Another way the Amish community controls its members and kids are by what they read. Reading is a very powerful tool and is something that can greatly expand one’s intelligence and one’s perspectives on things. Fishman tells in his essay about little Eli jr. and how his parents carefully control what books they get and what books they have available for Eli to read. As the Amish knows as well that reading is an extremely powerful tool and can drastically grow and change a person. Fishman tells “Eli and Anna attempt to carefully control the reading material that enters their home. Anna buys books primarily from a local Christian bookstore and from an Amish-operated dry goods store, both of which she trusts not to stock objectionable material” (Fishman 239). By letting their child only read what is approved by their parents prevents little Eli from learning things from a new perspective. He just learns what his parents want him to learn. As suggested many of the books that they purchase are religious in some way shape or form. These books are also not worldly in their eyes which helps them control Eli Jr. from learning anything they do not want to know. Add the fact that Amish children like Eli are limited in what they can read, they are taught to read in one way only. This is something that Brunk does not welcome, rather, wants readers to stay away from this type of reading and thinking. Brunk wants readers to interpret everything in their own way based on their own ideas and perspectives. Brunk states “Paying close attention to someone’s words is an act of respect and a form of inquiry, a way of taking the world seriously. When you think about the ways a writer’s words relate to what you know of the world, you take your own ideas and experiences seriously too.” (Brunk xvii)This way readers can learn new ideas and see things from a totally different perspective that may have never been available to them. This is something that the Amish know will cause conflict in terms of ideas which is not something they want to deal with let alone learn from. So by preventing them from obtaining these things, the children remain of ignorant of these things and are less likely to pursue new thoughts and ideas.

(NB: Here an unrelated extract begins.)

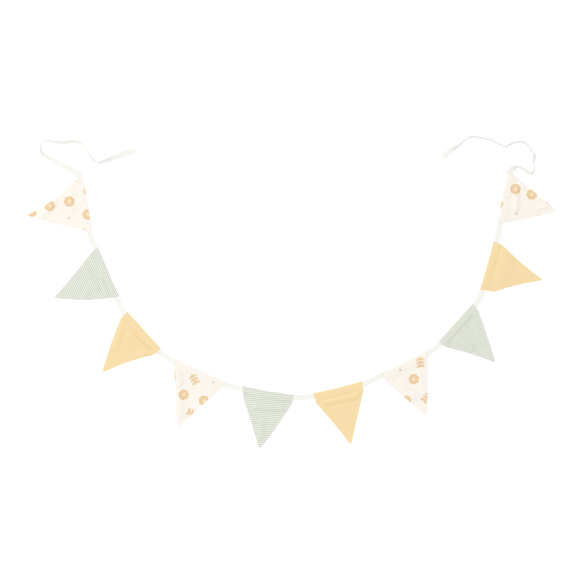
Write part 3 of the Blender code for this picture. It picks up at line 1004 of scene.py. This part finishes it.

Despite all the things that the Amish do that many would consider detrimental to a community the Amish has almost perfected this system and it’s shown by their retention rate. In the article of “Old Order Amish” presented by Global Anabaptist Mennonite Encyclopedia Online it is told that the Amish are steadily growing even if a third of their members leave. GAMEO tells “Even though a large proportion (probably one third) of the offspring of Old Order Amish parents do not join the church of their parents, the Old Order Amish are still listed as one of the fastest growing religious bodies in the United States. This is, of course, due to their high birth rate and high retention of children in the group” (GAMEO). Few religions and beliefs are growing as quickly as the Amish and they look to continue this trend. Their control and way of life is working in retaining their children. The Amish are very aware of their system and are very aware that this system has been working. As long as they continue to have the majority retention rate, then they’ll continue to grow and expand as a whole. There are more statistics that shows that even though some Amish communities have something that is called “Rumspringa” which means “running around” and the teens are allowed to do whatever they choose to do outside the community. Those communities still have a high retention rate. In the page Q and A #2 presented by the Amish Religious Freedom website. The author Joe Whittmer answers commonly asked questions about the Amish. One question being what is rumspringa? There is answers exactly what it is and what typically happens during that time. Whittmer also explains the high retention rate of the teens that take part of rumspringa. Whittmer states “In my opinion, to have been judged as fair and balanced, the documentary and TV show referred to above should have included interviews with rumspringa age kids from the 85% or more who do not choose to rebel and explore the “world.” (Whittmer, Amish Religious Freedom). If the Amish are able to retain a retention rate as high as the one they have currently then there is no reason why that community will fail. They are doing everything they can without breaking any laws or consent to continue growing.

In short, the Amish seems like a community that will continue to thrive and grow as they currently are. With things like high retention rates, complete control over what children see, hear, or read and their great sense of community and keeping that community together will help the Amish continue to grow. Although the Amish are very similar to many religions, one that thing that differentiates them from many of the religions are the fact how much in control the elders and adults have over their members. They can continue to grow their population and keep their members as they want them to be. The lack of progressive thoughts and ideas although seems to be a thing that holds them back is rather helping them thrive. The Amish are very intuitive and have the recipe to create the “perfect community” in the sense that it will not rebel or completely topple over due to conflicting ideas as long as the control still belongs to the elders of the communities. As long as the church remains the top priority to not only the ones in control of the community, but the members of the community. They have every reason to grow and will continue to grow for a very long time. The Amish are not set up for failure with how their current system works. As long as they keep this system in place they will continue to grow as a community. A community growing up the Amish way.